1 cup yogurt (any flavor but for extra fat & calories use original style greek yogurt but add more honey to sweeten)

1 heaping Tbsp of creamy peanut butter

1/2 avocado

1/4 cup honey

 

It's actually really tasty.  The avocado doesn't add any strange flavor but is a super nutritious good fat, the peanut butter of course is a good fatty protien and it goes great with the banana.  You could always add other fruit but my daughter's diet is restricted from fruits other than apples & bananas for the time being. 

 

Hope this helps some one else.  I know I'll be sleeping better tonight with a little less food obsession on my mind. bouncy.gif

 

 

post #19 of 34

Been there and yeah it was stressful at the time! My son is still only 31 lbs at nearly 4 years old. We tested for allergies, etc and there was nothing.

A big hit here was smoothies! I basically put everything that I could in those smoothies. Yogurt, peanut butter, spinach, various fruits, whatever we had on hand. I always made sure to have bananas in the freezer because that was a good base. Sometimes they looked like horrible space goo or something but he almost always drank the entire thing. That, cheese and crackers, and blueberries were pretty much all he would eat for a while.
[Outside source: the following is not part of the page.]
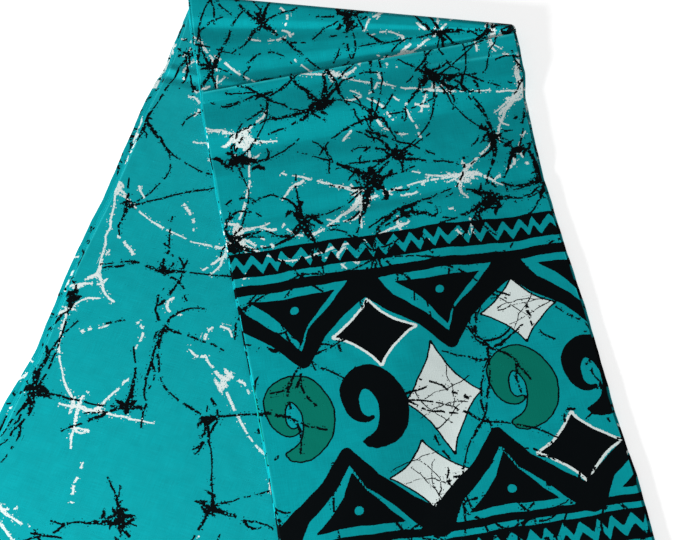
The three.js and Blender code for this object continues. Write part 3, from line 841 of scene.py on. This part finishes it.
threads = maths("ADD", yarns(0.55, 16), yarns(16, 0.55))
ragged = noise(1.7, 3, 0.7)
edge = maths("MULTIPLY_ADD", ragged, 1.9, 0.05)        # the lines' uneven width
shape_edge = maths("MULTIPLY_ADD", ragged, 1.0, -0.5)  # the shapes' uneven outline


def lines_of(rows):
    """Where the lines of these rows are inked, and where they are near."""
    inked, close = [], []
    for k in rows:
        gauge, near = parts(f"gauge_{k // 3}")[k % 3], parts(f"ink_{k // 3}")[k % 3]
        size = maths("ABSOLUTE", gauge)
        near = maths("GREATER_THAN", near, 0.5)
        inked.append(maths("MULTIPLY", maths("LESS_THAN", size, edge), near))
        close.append(maths("MULTIPLY", maths("LESS_THAN", size, 3.6), near))
    while len(inked) > 1:
        inked = [maths("MAXIMUM", *pair) if len(pair) > 1 else pair[0]
                 for pair in (inked[i:i + 2] for i in range(0, len(inked), 2))]
        close = [maths("MAXIMUM", *pair) if len(pair) > 1 else pair[0]
                 for pair in (close[i:i + 2] for i in range(0, len(close), 2))]
    return inked[0], close[0]


black_line, black_near = lines_of(range(BLACK_ROWS))
white_line, white_near = lines_of(range(BLACK_ROWS, BLACK_ROWS + WHITE_ROWS))
specks = dots(4.4, 0.55)
black_shape, black_blot, white_blot = parts("black_and_blots")
blot_edge = maths("MULTIPLY_ADD", ragged, 3.0, -1.5)
black_line = maths("MULTIPLY", black_line, maths("SUBTRACT", 1, dots(4.2, 0.66)))
black_line = maths("MAXIMUM", black_line, maths("LESS_THAN", black_blot, blot_edge))
black_line = maths("MAXIMUM", black_line, maths("MULTIPLY", black_near, specks))
white_line = maths("MAXIMUM", white_line, maths("LESS_THAN", white_blot, blot_edge))
white_line = maths("MULTIPLY", white_line, maths("SUBTRACT", 1, dots(2.6, 0.36)))
white_line = maths("MAXIMUM", white_line, maths("MULTIPLY", white_near, dots(4.3, 0.5)))
white_shape, green_shape, rimmed_shape = parts("shapes")
white_area = maths("LESS_THAN", white_shape, shape_edge)
paler = maths("MINIMUM", white_shape, green_shape)
outline = maths("MULTIPLY", maths("LESS_THAN", paler, maths("ADD", shape_edge, 1.4)),
                maths("GREATER_THAN", paler, shape_edge))
rim = maths("LESS_THAN", rimmed_shape, maths("MULTIPLY_ADD", ragged, 2.0, 1.1))
green_area = maths("LESS_THAN", green_shape, shape_edge)
black_area = maths("MAXIMUM", maths("LESS_THAN", black_shape, shape_edge), outline)

TEAL, WHITE = (0.0, 0.335, 0.375), (0.76, 0.86, 0.84)
GREEN, BLACK = (0.0, 0.185, 0.133), (0.0, 0.0014, 0.0022)
# Pale teal for wear and painted light, dark teal for painted shade.
PALE_WEAR_AND_LIGHT, PAINTED_CREASE_SHADE = (0.03, 0.68, 0.73), (0.0, 0.07, 0.08)
shade = maths("MULTIPLY_ADD", threads, 0.8, maths("MULTIPLY_ADD", noise(14, 3), 0.7, -0.65))
ground = tint(shade, tuple(v * 0.86 for v in TEAL), tuple(v * 1.14 for v in TEAL))
# Wear and painted light: paler for rubbed dye, painted highlights and the lower leg's painted light.
rubbed_and_painted_light = maths("MULTIPLY", parts("cloth")[2], maths("MULTIPLY_ADD", noise(9, 2), 0.8, 0.45))
ground = tint(rubbed_and_painted_light, ground, PALE_WEAR_AND_LIGHT)
# Painted shade: darker in the creases between the hidden folds and under the upper leg's left fold.
ground = tint(maths("MULTIPLY", parts("cloth")[2], -0.6), ground, PAINTED_CREASE_SHADE)
printed = tint(maths("MAXIMUM", maths("MAXIMUM", white_line, white_area), rim), ground, WHITE)
printed = tint(green_area, printed, GREEN)
printed = tint(maths("MAXIMUM", black_area, black_line), printed, BLACK)
tree.links.new(printed, shader.inputs["Base Color"])

bump = node("ShaderNodeBump")
bump.inputs["Strength"].default_value = 0.12
bump.inputs["Distance"].default_value = 0.0003
tree.links.new(threads, bump.inputs["Height"])
tree.links.new(bump.outputs[0], shader.inputs["Normal"])
tree.links.new(maths("MULTIPLY_ADD", noise(9, 2), 0.16, 0.55), shader.inputs["Roughness"])
shader.inputs["Specular IOR Level"].default_value = 0.08
for piece in (stack, lower, upper):
    piece.data.materials.append(cotton)

# The table: a plain pale surface under the cloth.
bpy.ops.mesh.primitive_plane_add(size=6.0, location=(0, 0, 0))
table = bpy.context.object
table.name = "table"
pale = bpy.data.materials.new("pale table")
pale.use_nodes = True
surface = pale.node_tree.nodes["Principled BSDF"].inputs
surface["Base Color"].default_value = (0.9, 0.9, 0.9, 1)
surface["Roughness"].default_value = 0.8
surface["Emission Color"].default_value = (1, 1, 1, 1)
surface["Emission Strength"].default_value = 0.62
table.data.materials.append(pale)

# Light: one small window, low at the front left, in a pale room.
LIGHT_PLACE, LIGHT_AIM = (-1.28, -1.22, 0.45), (-0.1, 0.05, 0)
lamp = bpy.data.lights.new("window", "AREA")
lamp.shape, lamp.size, lamp.energy = "SQUARE", 0.3, 73
light = bpy.data.objects.new("window", lamp)
light.location = LIGHT_PLACE
light.rotation_mode = "QUATERNION"
towards = Vector(np.array(LIGHT_AIM, float) - np.array(LIGHT_PLACE, float))
light.rotation_quaternion = towards.to_track_quat("-Z", "Y")
bpy.context.scene.collection.objects.link(light)
world = bpy.context.scene.world or bpy.data.worlds.new("world")
bpy.context.scene.world = world
world.use_nodes = True
world.node_tree.nodes["Background"].inputs["Color"].default_value = (1, 1, 1, 1)
world.node_tree.nodes["Background"].inputs["Strength"].default_value = 0.30
bpy.context.scene.view_settings.view_transform = "Standard"

# Camera: from the front and 58 degrees up, as the photograph was taken.
PHOTO_WIDTH, FOCAL = 680, 2094.0   # in pixels
SENSOR_WIDTH = 36.0
ELEVATION, DISTANCE = 58, 1.727    # degrees above the table, metres away
LOOKED_AT = (0.029507, 0.020891)
camera_data = bpy.data.cameras.new("camera")
camera_data.sensor_width = SENSOR_WIDTH
camera_data.lens = FOCAL * SENSOR_WIDTH / PHOTO_WIDTH
camera = bpy.data.objects.new("camera", camera_data)
bpy.context.scene.collection.objects.link(camera)
elevation = math.radians(ELEVATION)
camera.location = (LOOKED_AT[0], LOOKED_AT[1] - math.cos(elevation) * DISTANCE,
                   math.sin(elevation) * DISTANCE)
camera.rotation_euler = (math.radians(90 - ELEVATION), 0, 0)
bpy.context.scene.camera = camera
He was off the charts at 18 months and back on at a whopping 7th percentile at age 3. And yes, he had/has the visible ribs and backbone. His younger brother is in the 90th percentile for weight at 18 months, go figure.

post #20 of 34

My DD is a take-it-or-leave it kind of eater.  Not overly skinny necessarily (though her weight % always lags her height) but my MIL is a whiz at getting food into her.  Basically she distracts with songs, games, occasionally videos (I know, I know) and sneaks food into DD's mouth meanwhile.  She even brings food to the park and pops bites in between turns on the slide.  It's amazing how much more DD eats under those circumstances than when sitting in a chair at the table (she always wants to get down after 2 minutes).  (Initially I was worried about fostering poor eating habits but ultimately I figured MIL raised 4 kids who all reached healthy adult weights with no food issues, so I decided to relax and be happy DD is eating.)